The University of Canberra has an interest in the matter of online services. The University has been making online information services accessible to the University's community for many years including via the Internet for the past six years. The University has developed an information policy, an information and communication resources development strategy and an information technology policy to provide a context for the management of networked access to information. All policies and strategies are intended to foster the empowerment of members of the University's community.

Our experience leads us to make the following comments:


Your stated purpose is "to identify concerns within the community about on-line services and to consider options for addressing these concerns" (see page 6). The paper provides a list of concerns but presents only one option for addressing them, namely regulation of online services. We would like to see research undertaken to validate the oncerns, to provide data on the problems giving rise to the concerns and to identify a range of options for addressing the problems which may include regulation.

We would also like to see the Australian Broadcasting Authority present a balanced discussion of online communication and online services.

The paper is dominated by concerns without any attempt to highlight the positive attributes. Without adequate data on the nature of the problems underlying the concerns and without a balanced perspective, it will be difficult for the Australian Broadcasting Authority to claim that its investigation has done what it was designed to do, namely "to identify the nature of on-line content, its current relationship to community standards and the appropriateness of developing codes of practice..." (see page 18).


The approach followed in the Australian Broadcasting Authority's issues paper assumes that there is an online industry which can be modelled and that responsibilities can be allocated to each participant. The model identifies the participants as content providers, network infrastructure providers, online access providers and users (see page 12).

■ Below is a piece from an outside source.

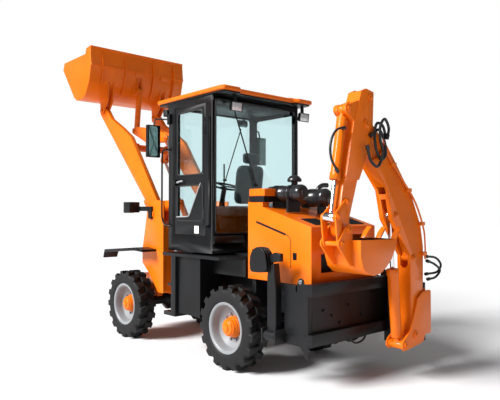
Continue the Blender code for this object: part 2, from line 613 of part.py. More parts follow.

Our experience is that networking has radically changed and blurred the roles found in the traditional market system as exemplified by your model. This makes it difficult to identify an online industry. For example, using your model, the University plays the following roles simultaneously:

1. a content provider for any information about the University which it makes public;
2. a network infrastructure provider to University staff and students who are themselves content providers and users in their teaching, research, learning and publishing activities;
3. a network infrastructure provider to groups in the ACT community who access the Internet through their own online access provider but use the University's server to mount the information which they wish to make publicly accessible on the Internet;
4. an online access provider by making training and help desk facilities available to the University community and the ACT community; and
5. a user of Australian and overseas online information services on a subscription basis on behalf of University staff and students.

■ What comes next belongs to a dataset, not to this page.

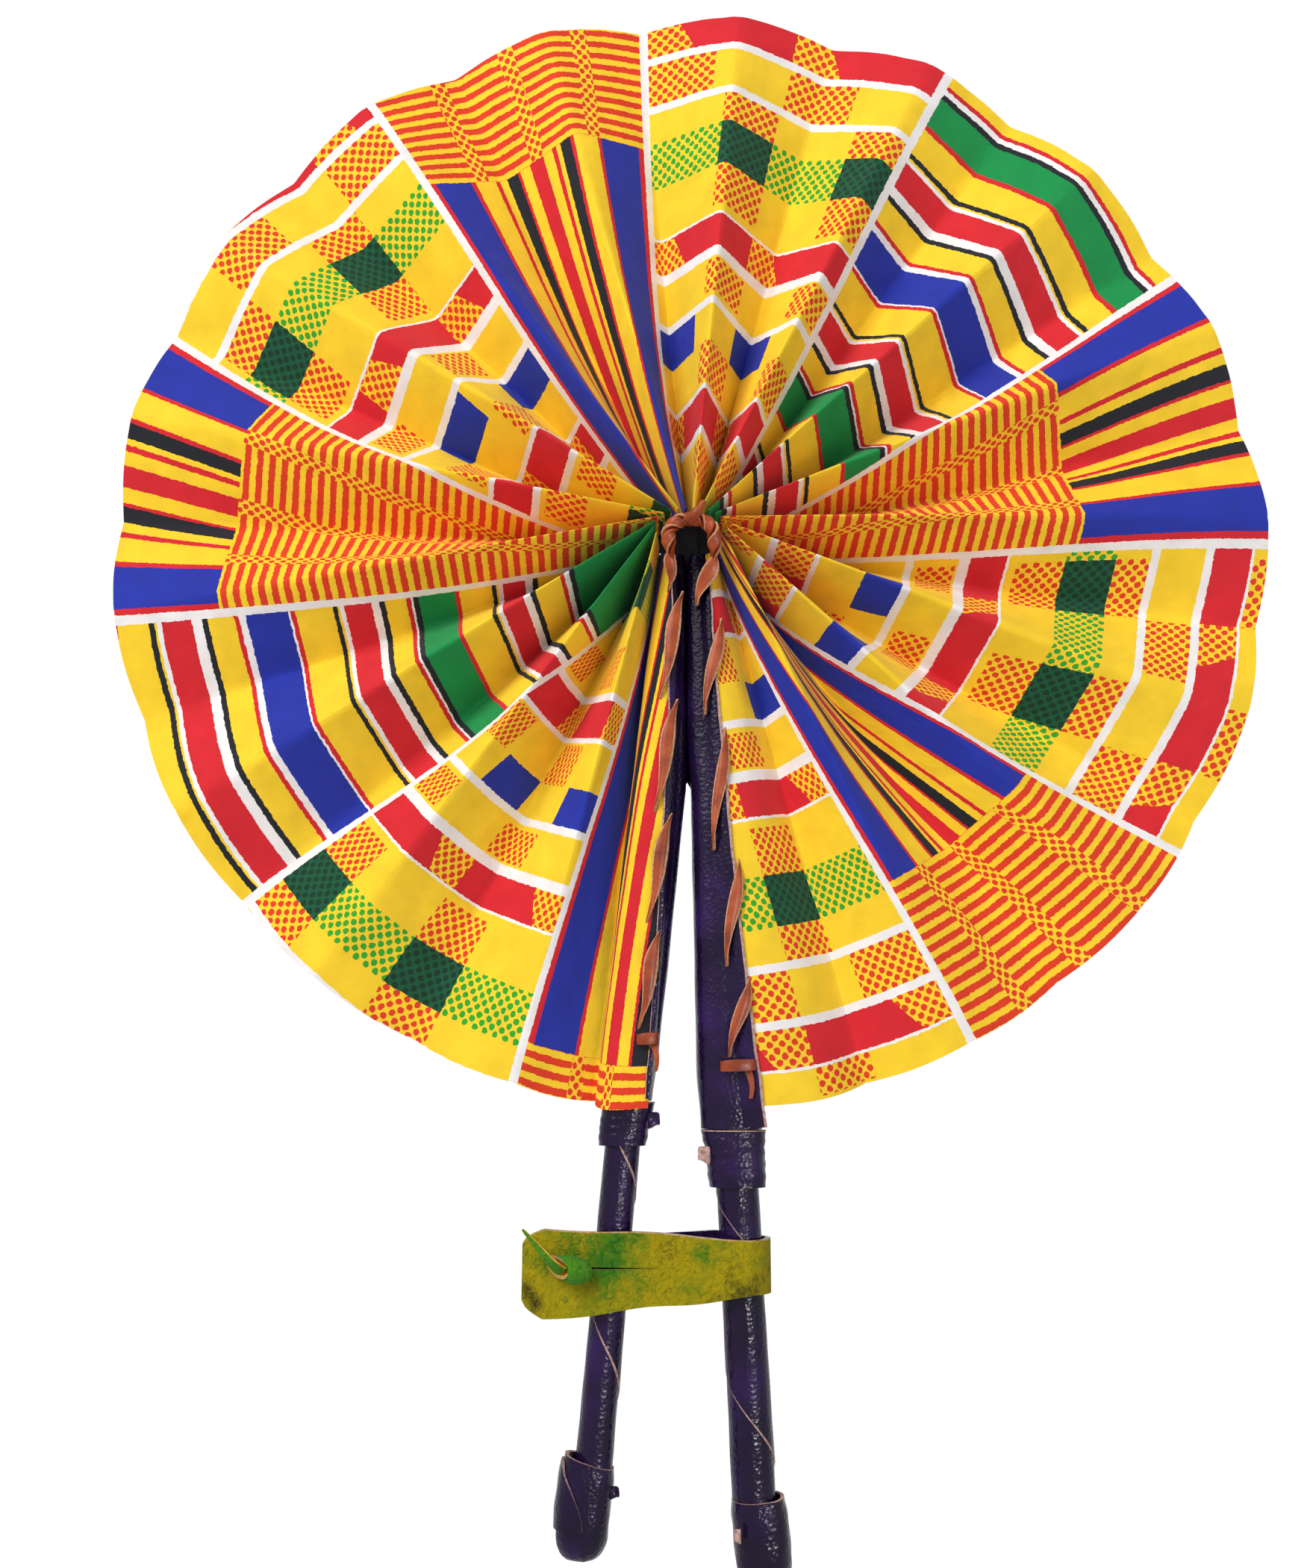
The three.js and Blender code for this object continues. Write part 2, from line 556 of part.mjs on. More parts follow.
for (const [side, handle] of [['fixed', fixedHandle], ['swing', swingHandle]]) {
  add(`${side}_stick`, stickSolid(handle, 0, handle.top, handle.foot), wood);
  add(`${side}_sleeve`, sleeveSolid(handle), leather);
  add(`${side}_collar`, collarSolid(handle), leather);
  add(`${side}_wrap`, wrapSolid(handle), leather);
  add(`${side}_end_cap`, capSolid(handle), leather);
  add(`${side}_lacing`, lacingSolid(handle), tanLace);
  add(`${side}_lace_keeper`, keeperSolid(handle), tanLace);
}
add('hub_lace', hubLaceSolid(), tanLace);
add('strap_band', bandSolid(), suede);
add('strap_flap', flapSolid(), suede);
add('strap_back', backRunSolid(), suede);
add('strap_button', buttonSolid(), knotLeather);
for (let k = 1; k <= panelCount; k += 1) {
  add(`cloth_panel_${String(k).padStart(2, '0')}`, panelSolid(k), cotton);
}

export default fan;
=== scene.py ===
import math
from functools import partial

import bmesh
import bpy
from mathutils import Matrix, Vector, geometry, noise


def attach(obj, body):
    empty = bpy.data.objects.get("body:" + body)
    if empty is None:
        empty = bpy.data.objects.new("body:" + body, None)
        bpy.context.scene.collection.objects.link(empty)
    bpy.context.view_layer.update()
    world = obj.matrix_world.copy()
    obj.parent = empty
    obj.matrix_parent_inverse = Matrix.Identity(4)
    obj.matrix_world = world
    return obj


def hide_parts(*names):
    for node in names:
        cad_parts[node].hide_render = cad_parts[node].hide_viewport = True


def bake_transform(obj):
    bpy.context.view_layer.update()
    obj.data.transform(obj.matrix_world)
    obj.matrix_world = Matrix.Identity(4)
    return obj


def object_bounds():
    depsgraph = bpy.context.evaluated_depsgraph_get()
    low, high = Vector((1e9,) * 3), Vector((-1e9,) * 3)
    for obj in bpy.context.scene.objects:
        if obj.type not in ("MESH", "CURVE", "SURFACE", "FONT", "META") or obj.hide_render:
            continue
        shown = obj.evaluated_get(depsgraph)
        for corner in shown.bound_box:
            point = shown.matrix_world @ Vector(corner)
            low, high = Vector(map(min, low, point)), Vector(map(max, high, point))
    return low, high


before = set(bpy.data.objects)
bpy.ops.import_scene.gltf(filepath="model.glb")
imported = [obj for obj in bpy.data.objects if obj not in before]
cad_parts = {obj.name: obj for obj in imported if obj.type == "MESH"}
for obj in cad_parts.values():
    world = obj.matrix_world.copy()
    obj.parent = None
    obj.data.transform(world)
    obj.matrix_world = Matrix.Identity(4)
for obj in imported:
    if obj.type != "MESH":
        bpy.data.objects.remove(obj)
cadBox = [list(corner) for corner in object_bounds()]
print("packed frame loaded")

# Shapes are laid out in millimetres round the hub: x to the right, y away from the viewer, drop downward.
# The hub sits above the hand grip on the fixed stick, which is the frame's origin.
gripDrop = 212.0
leafOuterRadius = 151.0
clearance = 0.3

# A sleeve's stations are drop, middle, half width and half depth.
# A stitch is the x and drop of its start, those of its end, and its width.
fixedHandle = {
    "name": "fixed", "side": 1, "axisAtHub": 3.35, "lean": 2.72, "footRadius": 4.1,
    "sleeve": [(9.5, 3.2, 1.9, 2.8), (35.0, 5.2, 4.0, 4.2), (80.0, 7.4, 6.1, 5.6), (155.5, 10.4, 7.6, 5.6)],
    "fuller": 0.9, "tongueDepth": 3.2,
    "collarFoot": 169.0, "collarHalfWidth": 7.0, "collarHalfDepth": 6.3,
    "cap": {"top": 238.0, "foot": 256.5, "halfWidth": 6.5, "halfDepth": 5.9, "lean": 1.3, "skew": 0.07},
    "edge": {"hubX": 4.2, "hubDrop": 10.5, "rimX": 16.8, "bow": -1.4,
             "corner": 0.62, "swellX": 0.0, "swellY": 1.0},
    "stitches": [(6.6, 11.3, 1.9, 24.5, 4.0), (8.1, 28.0, 3.8, 53.8, 3.2), (8.8, 57.0, 5.9, 88.5, 2.8),
                 (11.9, 90.5, 8.9, 117.0, 3.0), (14.2, 119.5, 9.4, 138.6, 3.0)],
    "keeper": {"x": 11.4, "drop": 140.6, "reach": 3.9}, "wrapTurnDrop": 170.0, "wrapPitch": 40.2,
}
swingHandle = {
    "name": "swing", "side": -1, "axisAtHub": -3.1, "lean": -4.75, "footRadius": 3.3,
    "sleeve": [(9.5, -3.2, 1.9, 2.8), (35.0, -4.9, 4.3, 3.9), (72.0, -7.2, 6.4, 4.7),
               (149.0, -14.9, 6.1, 4.9)],
    "fuller": 0.0, "tongueDepth": 2.0,
    "collarFoot": 159.5, "collarHalfWidth": 5.9, "collarHalfDepth": 5.4,
    "cap": {"top": 230.5, "foot": 251.5, "halfWidth": 6.1, "halfDepth": 5.2, "lean": -1.5, "skew": -0.3},
    "edge": {"hubX": -3.6, "hubDrop": 10.5, "rimX": -10.2, "bow": 1.0,
             "corner": 1.0, "swellX": -2.2, "swellY": 2.2},
    "stitches": [(-4.3, 9.6, -5.4, 20.5, 3.0), (-1.7, 20.5, -7.6, 49.5, 3.5), (-3.1, 49.5, -8.9, 78.9, 3.4),
                 (-4.6, 79.0, -10.7, 106.5, 3.3), (-7.2, 107.5, -12.6, 132.2, 3.3)],
    "keeper": {"x": -10.3, "drop": 134.4, "reach": 2.3}, "wrapTurnDrop": 148.9, "wrapPitch": 44.0,
}
handles = (fixedHandle, swingHandle)
gripX = fixedHandle["axisAtHub"] + gripDrop * math.tan(math.radians(fixedHandle["lean"]))


def toRow(p):
    return Vector((p[0] - gripX, p[1], p[2] + gripDrop)) / 1000


def lerp(a, b, t):
    return a + (b - a) * t


def clamp(v, low=0.0, high=1.0):
    return max(low, min(high, v))


def ease(t):
    t = clamp(t)
    return t * t * (3 - 2 * t)


def uneven(x, y, z):
    return noise.noise(Vector((x, y, z)))


def addObject(name, data):
    item = bpy.data.objects.new(name, data)
    bpy.context.scene.collection.objects.link(item)
    return item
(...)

The paradigm upon which you base your case for regulation does not reflect adequately our reality and the new dynamic of a networked community which transcends established views of the information industry and traditional market channels.


While we commend the inclusion of a set of principles in the issues paper, there is an inherent tension within your principles. On the one hand the issues paper promotes the empowerment of the community and freedom of expression while at the same time proposing mechanisms for classifying information, controlling access and even refusing access to information. Censorship and regulation of the kind suggested are not conducive to the empowerment of people, the right of the individual to access information and the preservation of a democratic society.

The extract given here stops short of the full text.